Long learning, many mistakes, these are the results I need critique if any of you have time.
First, 300g of Pd? Please not the color differences, first two vials I am quite confident since they were precipitated after dissolving in Nitric using 999 Cu coins.
The redish orange ones came from SMB. The remainder either from DMG or - the creamy yellow - from Ammonium Chloride + Sodium Chlorate:



Next the - apparently - more realistic Pt. The two on the left were precipitated with Zn and the two on the right with Cu:



Lastly, this filter contains the very last recovery from all dirty solution. Solids were processed with hot nitric, washed thoroughly with hot water and then processed with Aqua Regia.
This is what came out after leaving the solution with Cu:



I would like please to hear your critique, some of the colours do not feel right to me (Pt seems hunky dory).

The last precipitate on the filter I have no clue. Original Aqua Regia solution was positive for Pt before dipping Cu into it..

I am quite certain there is gold contaminant, For most of the vials, Stannous showed sundry tints of Gold as well.

Thnks in advance, any comment or critique will be more than welcome.

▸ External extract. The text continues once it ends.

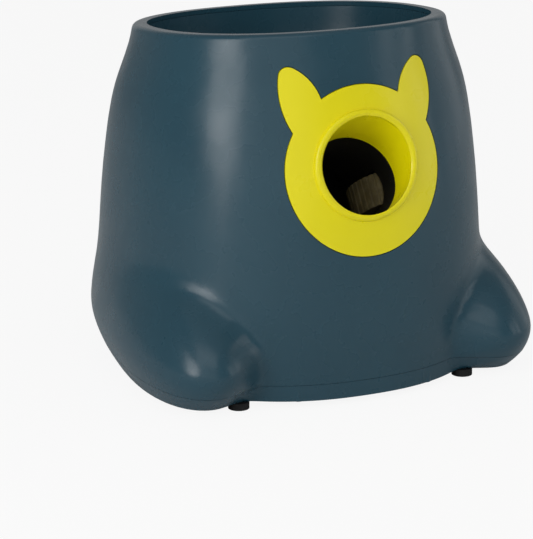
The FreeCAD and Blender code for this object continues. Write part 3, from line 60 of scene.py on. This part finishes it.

The source material was vintage old and was Pd plated with gold, even so 300g seems overkill.

Cheers!


----------



## Lino1406 (Oct 16, 2020)

Sorry, only 100% black is Pd or Pt


----------



## ZiegenSauger (Oct 16, 2020)

Thank you Lino1046,

Do you have any advice?

I have read in the book and watched a myriad of videos precipitating yellow Pt and red Pd from DMG, Ammonium Chloride etc.

I confess I got to a dead end now.

Shall I try diluted Nitric, filter, wash and aqua Regia?

Thx


----------



## Lino1406 (Oct 16, 2020)

To get Pd in the sponge state, after initial precipitation as a compound, redissolve and use Zn, ammonium formate... and more. Pt, redissolve, then urea, Zn, .. and more. Also strong heating decomposes chlorine compounds to sponge + chlorine


----------



## ZiegenSauger (Oct 16, 2020)

Thank you, will do by processing batches of similar color
Fingers crossed.

Cheers


----------



## ZiegenSauger (Oct 16, 2020)

BTW, I was heat processing a small batch of dark red Pt dropped with Cu. Something like 2g. I have a great set up, perfect porcelain dish, treatment was a pearl. Then I dropped the dish and splashed out the black processed platinum to the wind.

Sighs.

Do you think last picture on filter can be Au? I have no idea. Some of my stock pots with Cu are dropping same precipitation.


----------



## ZiegenSauger (Oct 17, 2020)

Hey Limo1406,

This is one of the many posts showing Pt salt yellow precipitate:
https://goldrefiningforum.com/phpBB3/viewtopic.php?t=9521

There are many with pictures both my Pd and PT fall inside the color based on each precipitate method I use.

I am in a fork road now: either heat treat the batches I have yet not done, or process with acids again


----------



## Lino1406 (Oct 17, 2020)

ZiegenSauger If you choose the Zn route, be sure to dissolve excess Zn with HCl


----------



## ZiegenSauger (Oct 17, 2020)

OK, thank you


----------



## Inter Refiner (Jan 16, 2021)

Lino1406 said:


> To get Pd in the sponge state, after initial precipitation as a compound, redissolve and use Zn, ammonium formate... and more. Pt, redissolve, then urea, Zn, .. and more. Also strong heating decomposes chlorine compounds to sponge + chlorine


Hello lino, can you please list the rest of the reducing agents other than ammonium formate, sodium formate and Zn,

Thank you


----------



## Lino1406 (Jan 16, 2021)

Aluminum, copper, hydrazine...


----------